The hydrological cycle is a closed system with stores, fluxes and processes. It is driven by solar energy and gravitational potential energy. There is a fixed, constant, finite volume of water with inputs, outputs, stores and flows.

During the ice age, water was help in the cryosphere. Climate change has changed this so now nearly 97% of water is held i the oceans, 1.9% are in ice caps and 1.1% is stored as groundwater. Blue water is on land, green water is in vegetation. Out of 97% in the ocean, 2.5% of that is freshwater, 69% of that freshwater is locked in ice and glaciers, 30% of that is deep fossil water so 1% of freshwater is left accessible to us.

Cumbria is the wettest region of England. It gets 2000mm of rain a year. Limestone becomes impermeable when joints or bedding planes fill with water which leads to floods as rivers are saturated. Precipitation acts as the input, evaporation is the output and the rest depends on Lithology and water quantity.

The global water budget is the balance of fluxes and the size of stores. Fossil water can be extracted from aquifers but it won’t recharge quick enough in some places. Residence time is how long the water spends in a store or reservoir such as ice cores and groundwater. The residence time in soil and rivers is less as it is exposed to humans and the sun. Atmospheric pressure is a short store too because it condenses and falls as precipitation.

Stores with longer residence times are more easily polluted because they sit there for a longer time.

The tropics evaporate much of the sea because it is hot so lots of rainfall falls there. They have high rates of evaporation. Trade winds transfer water to the intertropical convergence zone where convection currents cool and condense it so it falls as heavy rainstorms.

 In the tropical rainforest, there are less seasonal differences, vegetation is a store all year round, ½ precipitation returns back to the atmosphere with evapotranspiration, it recycles its own rain and they get 2000mm of rainfall a year.

 Polar regions have freeze thaw seasons which release gas and carbon, solar radiation is reflected off the snow, permafrost is impermeable, there is little stores in vegetation, rapid surface run off in summer, a cryosphere store and less than 200mm of annual precipitation. Oceans evaporate more than they precipitate and land precipitates more than it evaporates.

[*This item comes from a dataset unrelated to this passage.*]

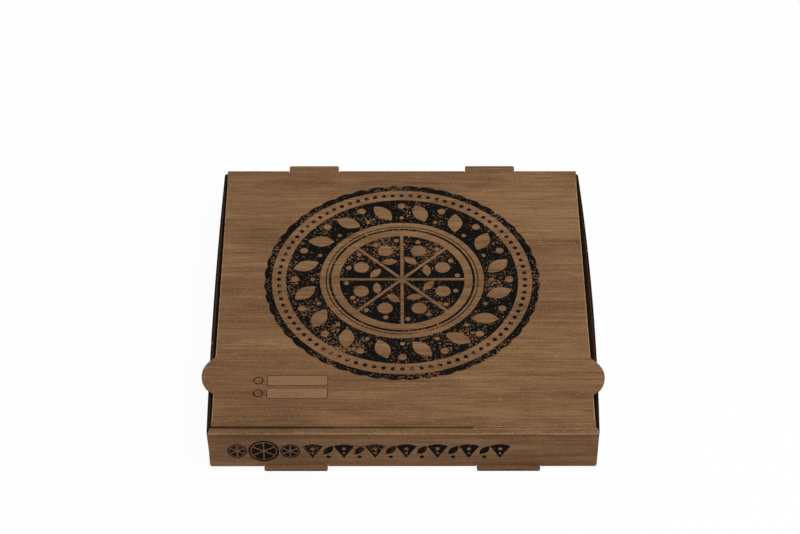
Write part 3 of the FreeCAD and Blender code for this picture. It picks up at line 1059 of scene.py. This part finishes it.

Much of the cryosphere is melting due to global warming. Thermohaline circulation is the way in which cooler polar water is more saline so it sinks below the hot tropical water which draws it from the surface above. In turn, this draws water from the tropics and pulls cold water up to be warmed.

In rainy seasons there are more transfers and stores than summer where there are monsoons and evapotranspiration but fewer stores. Winter has snow but less evaporation so we tend to have more groundwater.